DAMIEN RICE Rising Irish singer-songwriter makes his own luck in the U.S.



Rice sings what he wants to sing and is selling out 3,000-seat venues.
By DAVID BAUDER
ASSOCIATED PRESS
NEW YORK -- Even with an audience including Julia Roberts, Renee Zellweger, George Clooney and Nicolas Cage, singer-songwriter Damien Rice is not a background kind of guy.
All those stars attended a gig that Rice had last year at the home of a Hollywood agent to introduce his music to the movie community. But it was a party, with networking and laughing, so when the folksy Irishman began strumming his guitar, few people noticed.
Annoyed, Rice wanted to pack up his guitar, return his fee, and leave. But that would have been rude -- not to mention professionally suicidal. So he tried a trick. He moved away from the microphone, knelt on one knee and started to sing.
"I did one song really quietly and sang it for me," he recalled. "[I thought] this is the last song I'm doing unless they all phone in and focus and really want something more. And then it just happened to work."
He's been winning over less famous fans the same way. His debut album, "O," has sold nearly 300,000 copies in the U.S. and won the Shortlist Music Prize. Rice is selling out 3,000-seat venues on a current tour through cities where a year ago he couldn't fill a bar.
His powerful, emotionally intense music has drawn comparisons to the late Jeff Buckley. Rice's best-known track, "Volcano," mixes his voice with singer Lisa Hannigan and a mournful cello.
Producer's praise
"He has a beautiful, powerful voice and the delivery of these songs really takes you on a journey," said music executive Jack Rovner. "There's just a handful of artists that have that innate ability to take control, and Damien has that."

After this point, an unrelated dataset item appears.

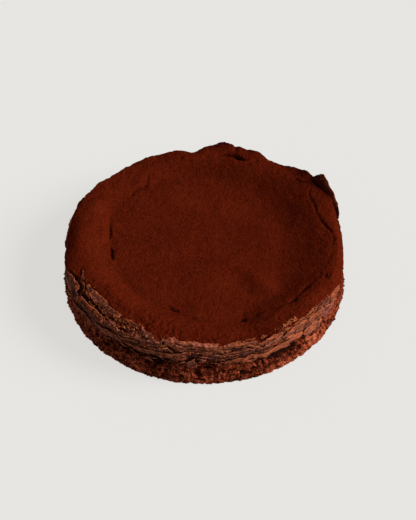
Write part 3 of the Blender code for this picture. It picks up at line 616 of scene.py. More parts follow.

Rovner, a former RCA executive, has bet on that ability: He and partner Ken Levitan made it the first release on their new label, Vector Recordings.
Take an arty, romantic Irishman and put him on the phone from an intoxicating city like Florence, Italy, to talk about his music, and you'll get sentences like this:
"There's something magical about music and the simple fact that it's a vibration of air. It's sort of magical if you vibrate the air in a certain way, people are pleased by it."
Like wow, man!
Rice may be a dreamer, but he also has a confidence in his own art that has served him well.
Struck out on his own
For eight years, he was the singer for the Irish rock band Juniper, which did well in his home country. They had a major label contract and a seemingly comfortable life.
But Rice, now 30, felt pressure to write hit songs, and it got to him. He felt like fences were being built around him.
"All of a sudden your lifestyle has become less adventurous and less free," he said. "I found that when it happened to me I was less creative, and had less of a desire to live because I didn't feel like I was really living."
He quit the band and reconnected with his true love by busing around Europe with his guitar.
"I would sit down and sing whatever I wanted to sing, mostly my own songs," he said. "I enjoyed my experiences. I got the perfect amount of money to do whatever it was I wanted to do at the time."
Rice is no fool, though. He traveled with a credit card.
Difficulties
His current success is proving a test. According to one recent review, he seemed upset when he couldn't completely silence the crowd at a sold-out London show for 4,800 fans -- the same problem he had at the Hollywood party.
A bigger crowd "makes a difference to the energy in your body before you walk on the stage, but my approach is very similar," Rice said. "I walk onstage with the same natural, innate desire -- which is to be true, to be free, as honest with myself as I can be in that moment."
Vector's Rovner marveled at what Rice has achieved with little radio airplay or notice on the charts. Word of mouth is what every marketer dreams about.
That's the good news.
The psychic price is dealing with an artist who, when asked about a follow-up album, admitted he has plenty of songs but isn't sure when, or if, he'll ever record them.
"It's not that I wouldn't want to record again, it's just that I don't want to say I will put out another record, because I have no idea," he said. "I may die today."